Sane initialization and feature support

One of the main problems with DX9 is that there was no clear minimum feature set required by hardware, this meant you had to laboriously check for support for pretty much every specific feature of the API you wanted to use. With DX10, this is no longer an issue as there is a clearly defined minimum feature set. In DX11 the ability to target a number of different feature levels has been added, so If you have a DX9 game and you are worried about using DX11 because you will leave users with old machines out in the cold – Don’t worry, you can use the DX11 API but specify that you want to support DX9 hardware (The table of feature levels and the minimum requirements are listed here)

In addition, the code for initializing DirectX and managing transitions from windowed to fullscreen mode has been improved. You no longer have to worry about resizing the window rectangle explicitly (Though you will still have to deal with resizing the back buffer)

No more lost devices (Great for GPU generated procedural resources)

In DX11 you no longer have to worry about the device getting lost. This means that you no longer have to regenerate resources from the D3DPOOL_DEFAULT (In fact the notion of putting resources in a DEFAULT or MANAGED pool no longer exists) every time the window is resized, or the user presses alt-tab. This is particularly important for Junkship as I generate large amounts of textures procedurally on the GPU, so in DX9 these resources had to be D3DPOOL_DEFAULT which meant that to prevent having to regenerate the resources every time the device became lost I had to copy each generated resource into a D3DPOOL_MANAGED resource. The problem is is that copying back to the managed pool in DX9 is very slow at the best of times, and ridiculously slow at the worst as GPU’s usually batch instructions and run independently of whatever the CPU is up to, so trying to copy a resource from the GPU before it has finished generating causes a pipeline stall which kills performance. The tricky thing is that you can’t be sure on the CPU side when the GPU has finished, so you have to make a best guess and wait and hope that you don’t stall the pipeline when you try to copy. Not having to do this pointless copying DOUBLED the speed of Junkship’s procedural texture generation.

Multithreading friendly

DX9 by default isn’t thread safe, and enabling multithreading support wasn’t recommended as the performance suffered considerably, luckily DX11 is considerably more multithreading friendly. Instead of executing instructions using the d3d device like in DX9, in DX11 you can construct any number of device contexts which can batch up commands on different threads and submit them to the GPU separately (the commands are still serialized on the GPU side, but this is largely transparent to the API user). Another nice feature is that you can run D3D on a thread other than the main window thread (nice if you want to have a separate render thread from the input poll loop or simulation thread) which wasn’t possible in DX9.

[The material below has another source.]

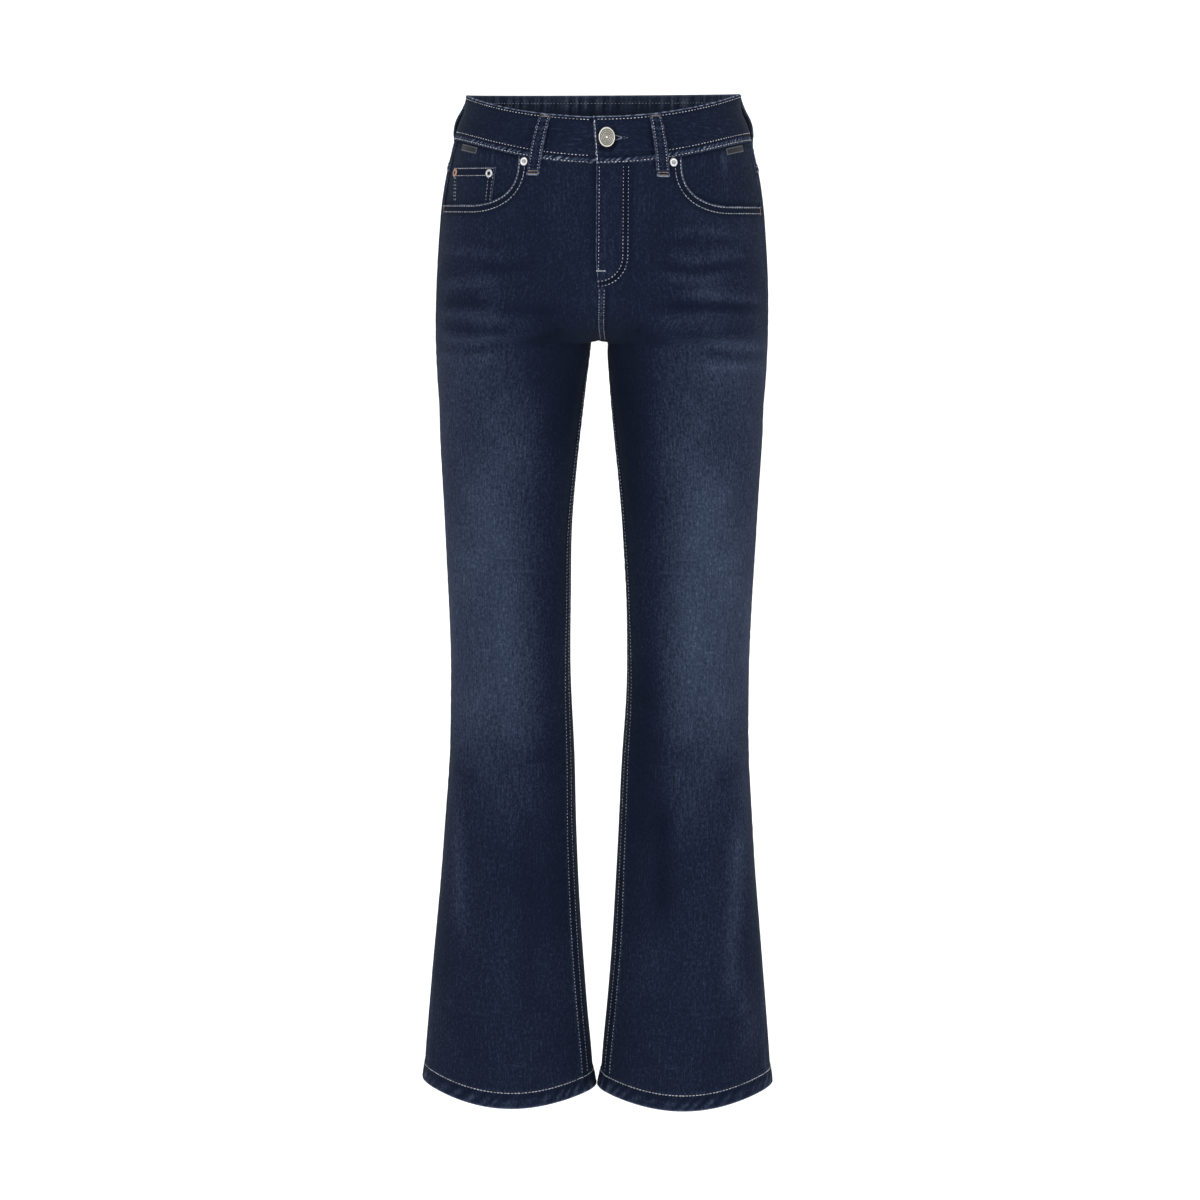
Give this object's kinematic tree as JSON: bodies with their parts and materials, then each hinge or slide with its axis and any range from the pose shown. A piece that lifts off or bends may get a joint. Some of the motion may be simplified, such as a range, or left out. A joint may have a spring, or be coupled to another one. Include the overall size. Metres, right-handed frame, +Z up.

D3D Debug mode is useful and not a global setting

In DX9, there’s a switch in the DirectX control panel to enable D3D debug mode, which unfortunately applies to every D3D application on your system. Unfortunately I would regularly forget to switch it back to retail mode and would wonder why games I was playing would perform poorly or have strange graphical issues. In fact during one period in which I was addicted to Galactic civilizations 2 the in game minimap started appearing blank. Amazingly I put up with this for months until one day I noticed that D3D was running in debug mode. Returning it to retail mode fixed the issue </facepalm>. DX11 has a much more sane approach of letting you define whether debug mode is enabled for specific applications. Also from my experience the debug messages in DX11 seem to be much easier to follow than their more cryptic DX9 counterparts.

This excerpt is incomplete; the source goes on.